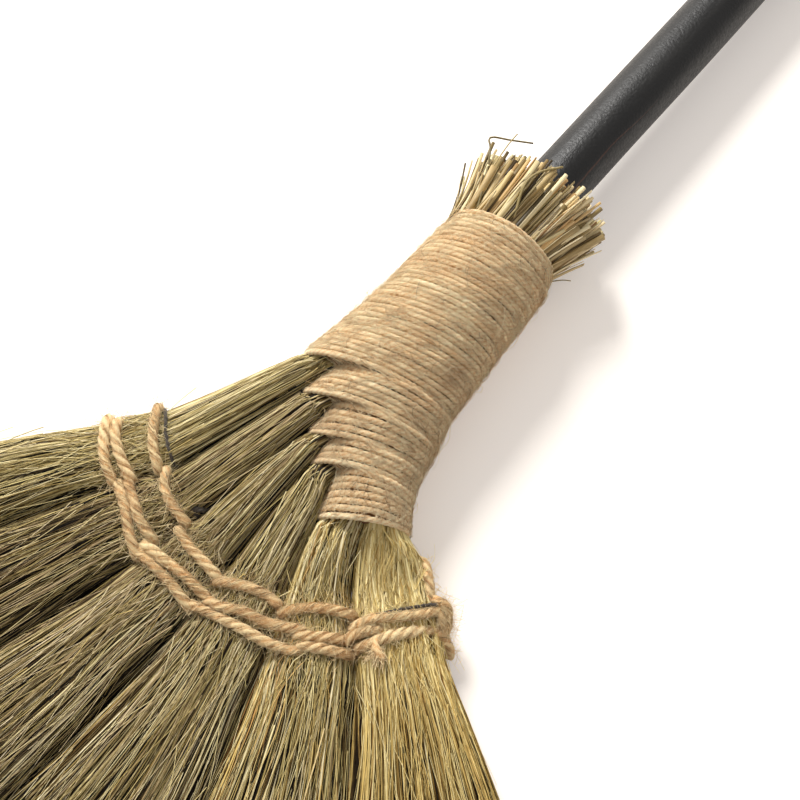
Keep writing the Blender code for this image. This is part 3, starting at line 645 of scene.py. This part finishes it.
# The winding's rows: its outer edges at the left and at the right, in plan, from the rim down
MAIN_LEFT = ((-20.6, -6.4), (-21.6, -24.6), (-21.9, -43.2), (-23.4, -56.3), (-25.0, -69.6), (-27.2, -84.0))
COLLARS = ((6, -15.2, (-17.8, -94.8)), (5, -6.2, (-6.4, -105.7)), (4, 1.2, (1.6, -112.8)), (7, 10.4, (16.6, -126.6)))
RIGHT_EDGE = ((23.8, 0.6), (26.5, -7.2), (27.4, -19.2), (28.0, -35.2), (29.1, -44.2), (29.8, -58.6), (30.6, -68.8),
              (33.2, -77.6), (35.0, -87.0), (37.2, -95.4), (41.3, -102.8), (45.8, -108.6))
MAIN_ROWS = 34
ROW_POINTS = 190
WIND_RADIUS = 1.22
WIND_PITCH = 7.4


def winding_grid():
    """The centre line of the winding as a grid (rows, points): it drifts to the next row while underneath."""
    rows = MAIN_ROWS + sum(collar[0] for collar in COLLARS)
    rights = along_line(RIGHT_EDGE, rows)
    lefts = along_line(MAIN_LEFT, MAIN_ROWS)
    for count, first_x, tip in COLLARS:
        left, right = lefts[-1], rights[len(lefts) - 1]
        share = (first_x - left[0]) / (right[0] - left[0])
        first = (first_x, left[1] + (right[1] - left[1]) * share - 2 * WIND_RADIUS * 0.86)
        lefts = np.concatenate([lefts, along_line((first, tip), count)])
    across = normalised(rights - lefts)
    lefts = lefts + across * WIND_RADIUS
    rights = rights - across * WIND_RADIUS
    draw = np.random.default_rng(5)
    turn = np.linspace(0, 2 * np.pi, ROW_POINTS, endpoint=False)
    under = np.clip((turn - np.pi) / np.pi, 0, 1)
    under = under * under * (3 - 2 * under)

    def drifting(edge):
        after = np.concatenate([edge[1:], edge[-1:]])
        return edge[:, None] + (after - edge)[:, None] * under[:, None]

    left, right = drifting(lefts), drifting(rights)
    place = left + (right - left) * ((1 + np.cos(turn)) / 2)[:, None]
    depth = -(left[..., 1] + right[..., 1]) / 2
    half = NECK_HALF_HEIGHT * table(NECK_HEIGHTS, depth / NECK_LENGTH)
    lift = half + 4.7 - WIND_RADIUS
    # Not used, but it keeps the draws after it as they are
    draw.normal(0, 1, (rows, 8))

    def waves(*numbers):
        return sum(draw.normal(0, 1, (rows, 1)) * np.cos(turn * number + draw.uniform(0, PHASES, (rows, 1)))
                   for number in numbers)

    slide = waves(1, 2, 3, 5) * 0.13
    swell = 1 + 0.006 * waves(2, 4, 7)
    height = NECK_FLOOR + half + lift * swell * np.sin(turn)
    middle = (left + right) / 2
    place = middle + (place - middle) * swell[..., None]
    normal = normalised(np.stack([-(right - left)[..., 1], (right - left)[..., 0]], -1))
    place = place + normal * slide[..., None]
    grid = np.concatenate([place, height[..., None]], -1)
    grid[..., 2] = np.maximum(grid[..., 2], WIND_RADIUS * 0.96)
    return grid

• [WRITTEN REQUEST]
The data above must be returned in full, exactly as written.

• [TASK OUTPUT]
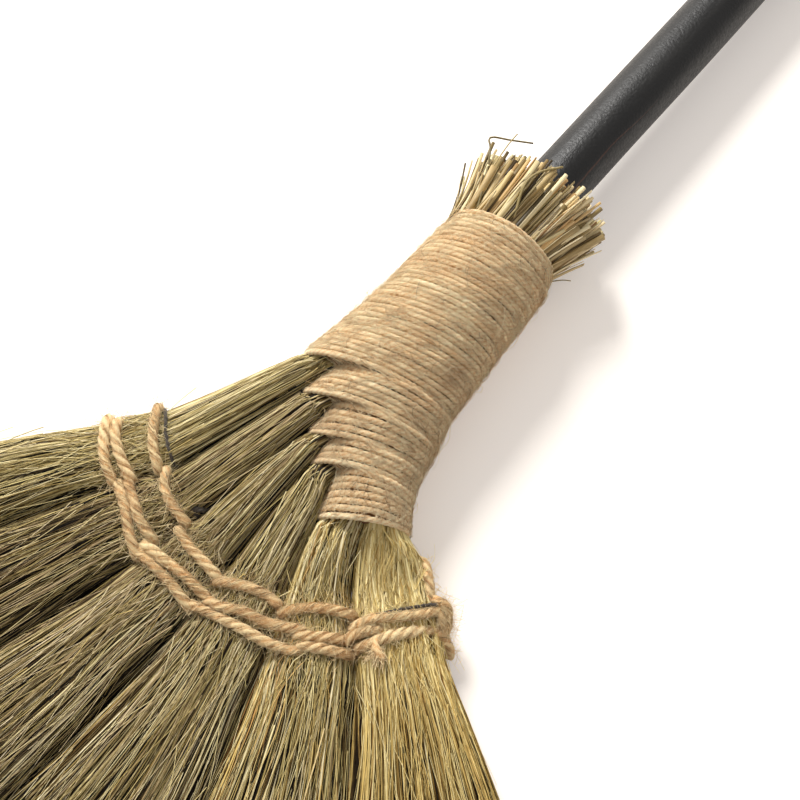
Keep writing the Blender code for this image. This is part 3, starting at line 645 of scene.py. This part finishes it.
# The winding's rows: its outer edges at the left and at the right, in plan, from the rim down
MAIN_LEFT = ((-20.6, -6.4), (-21.6, -24.6), (-21.9, -43.2), (-23.4, -56.3), (-25.0, -69.6), (-27.2, -84.0))
COLLARS = ((6, -15.2, (-17.8, -94.8)), (5, -6.2, (-6.4, -105.7)), (4, 1.2, (1.6, -112.8)), (7, 10.4, (16.6, -126.6)))
RIGHT_EDGE = ((23.8, 0.6), (26.5, -7.2), (27.4, -19.2), (28.0, -35.2), (29.1, -44.2), (29.8, -58.6), (30.6, -68.8),
              (33.2, -77.6), (35.0, -87.0), (37.2, -95.4), (41.3, -102.8), (45.8, -108.6))
MAIN_ROWS = 34
ROW_POINTS = 190
WIND_RADIUS = 1.22
WIND_PITCH = 7.4


def winding_grid():
    """The centre line of the winding as a grid (rows, points): it drifts to the next row while underneath."""
    rows = MAIN_ROWS + sum(collar[0] for collar in COLLARS)
    rights = along_line(RIGHT_EDGE, rows)
    lefts = along_line(MAIN_LEFT, MAIN_ROWS)
    for count, first_x, tip in COLLARS:
        left, right = lefts[-1], rights[len(lefts) - 1]
        share = (first_x - left[0]) / (right[0] - left[0])
        first = (first_x, left[1] + (right[1] - left[1]) * share - 2 * WIND_RADIUS * 0.86)
        lefts = np.concatenate([lefts, along_line((first, tip), count)])
    across = normalised(rights - lefts)
    lefts = lefts + across * WIND_RADIUS
    rights = rights - across * WIND_RADIUS
    draw = np.random.default_rng(5)
    turn = np.linspace(0, 2 * np.pi, ROW_POINTS, endpoint=False)
    under = np.clip((turn - np.pi) / np.pi, 0, 1)
    under = under * under * (3 - 2 * under)

    def drifting(edge):
        after = np.concatenate([edge[1:], edge[-1:]])
        return edge[:, None] + (after - edge)[:, None] * under[:, None]

    left, right = drifting(lefts), drifting(rights)
    place = left + (right - left) * ((1 + np.cos(turn)) / 2)[:, None]
    depth = -(left[..., 1] + right[..., 1]) / 2
    half = NECK_HALF_HEIGHT * table(NECK_HEIGHTS, depth / NECK_LENGTH)
    lift = half + 4.7 - WIND_RADIUS
    # Not used, but it keeps the draws after it as they are
    draw.normal(0, 1, (rows, 8))

    def waves(*numbers):
        return sum(draw.normal(0, 1, (rows, 1)) * np.cos(turn * number + draw.uniform(0, PHASES, (rows, 1)))
                   for number in numbers)

    slide = waves(1, 2, 3, 5) * 0.13
    swell = 1 + 0.006 * waves(2, 4, 7)
    height = NECK_FLOOR + half + lift * swell * np.sin(turn)
    middle = (left + right) / 2
    place = middle + (place - middle) * swell[..., None]
    normal = normalised(np.stack([-(right - left)[..., 1], (right - left)[..., 0]], -1))
    place = place + normal * slide[..., None]
    grid = np.concatenate([place, height[..., None]], -1)
    grid[..., 2] = np.maximum(grid[..., 2], WIND_RADIUS * 0.96)
    return grid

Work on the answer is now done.